To read the list of all messages on a channel (assuming they are well-formed) and loop over them, do
fconfigure $channel -translation lf -encoding utf-8 foreach msg [read $channel] { # Do stuff }
Reading messages as they come in (still assuming well-formedness):
fconfigure $channel -translation binary -blocking no fileevent $channel readable [list Receive $channel] proc Receive {channel} { variable buffer append buffer [read $channel] # For now, I also skip checking for EOF. while {[ set pos [string first \xC0\x8D $buffer] ] >= 0} { set chunk [string range $buffer 0 [expr {$pos-1}]] set buffer [string range $buffer [expr {$pos+2}] end] set msg [lindex [encoding convertfrom utf-8 $chunk] 0] # Process $msg } }
So how does it work?
How it looks:
Things that could be better:
% set a "b \"\{\"" b "{" % llength $a 2 % lindex $a 0 b % lindex $a 1 { % list $a b\ \"\{\"

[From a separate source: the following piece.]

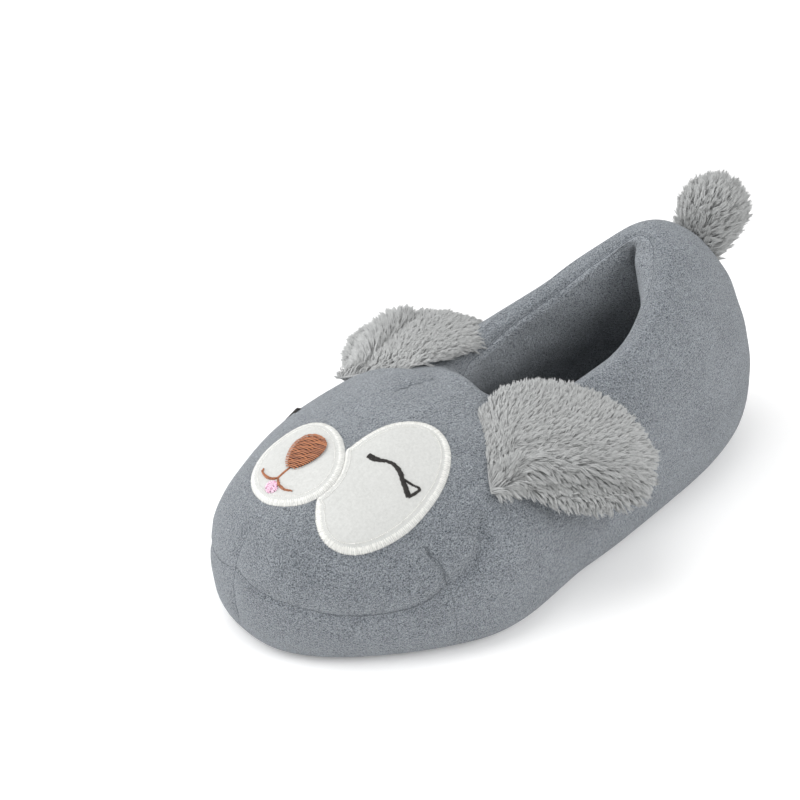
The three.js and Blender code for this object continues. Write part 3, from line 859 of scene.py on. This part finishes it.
def felt_patch(name, outline, node, material, base=0.0, thick=FELT):
    """Felt laid on the cloth, or padding on felt: a domed edge, closed underneath."""
    outline = closed_even(outline, 1.0)
    centre = outline.mean(0)
    shares = np.linspace(0, 1, FELT_RINGS + 1)[1:]
    flat = np.concatenate([centre[None], *[centre + (outline - centre) * s for s in shares]])
    dome = (1 - shares ** EDGE_POWER) ** 0.5
    edge = np.r_[1.0, np.repeat(dome, len(outline))]
    top, _ = FRONT.cast(flat, base + FELT_LIFT + thick * edge)
    under, _ = FRONT.cast(flat, base - FELT_SINK)
    count = len(outline)
    quads = grid_quads(FELT_RINGS, count, start=1)
    last = 1 + (FELT_RINGS - 1) * count
    i = np.arange(count)
    j = (i + 1) % count
    fan = np.stack([np.zeros(count, int), 1 + i, 1 + j], -1)
    size = len(flat)
    rim = np.stack([last + i, last + j, size + last + j, size + last + i], -1)
    points = np.concatenate([top, under])
    sides = np.concatenate([quads, size + quads[:, ::-1], rim[:, ::-1]])
    ends = np.concatenate([fan[:, ::-1], size + fan])
    piece = mesh_object(name, points, *outwards(points, sides, ends))
    dress(piece, material, replaces=(node,))


MUZZLE_OUTLINE = egg(MUZZLE)
EYE_OUTLINE = eye_outline()
felt_patch("muzzle_felt", MUZZLE_OUTLINE, "muzzle_patch", FELT_WHITE)
felt_patch("eye_felt", EYE_OUTLINE, "eye_patch", FELT_WHITE)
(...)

This is a valid list of a (multi-element) list, but it isn't brace-delimited. Switching to the canonical list representation would however make it so:
% lrange $a 0 1 b \{ % list [lrange $a 0 1] {b \{}
A conclusion of this could be that TPL should tighten the Tcl list syntax somewhat.
PYK 2014-04-09: Lars H, you've overthunk it! This "wire protocol" is exactly equivalent to transmitting a normal valid Tcl script encoded in UTF-8, with each message being the syntactic equivalent of a command in the script. The \xC0\x8D strategy is entirely unnecessary. The transmission procedure can simply be:
fconfigure $channel -encoding utf-8 puts $channel [list $msg]
and the receiving procedure can then use info complete to separate the items which, syntactically, are commands. -binary is also unnecessary as utf-8 handles that naturally:
proc receive chan { variable buffer set count [gets $chan line] if {$count >= 0} { append buffer $line\n } else { if {[eof $chan]} { #wrap things up #If the buffer isn't empty, the message is incomplete } } # Buffer is guaranteed to end in a newline if {[info complete $buffer]} { set buffer [string trim $buffer] if {$buffer ne {}} { process $buffer[set buffer {}] } } } proc process args { puts stderr [list processing $args] }
The moral of the story is that Tcl has another data format that doesn't get enough airtime: the script.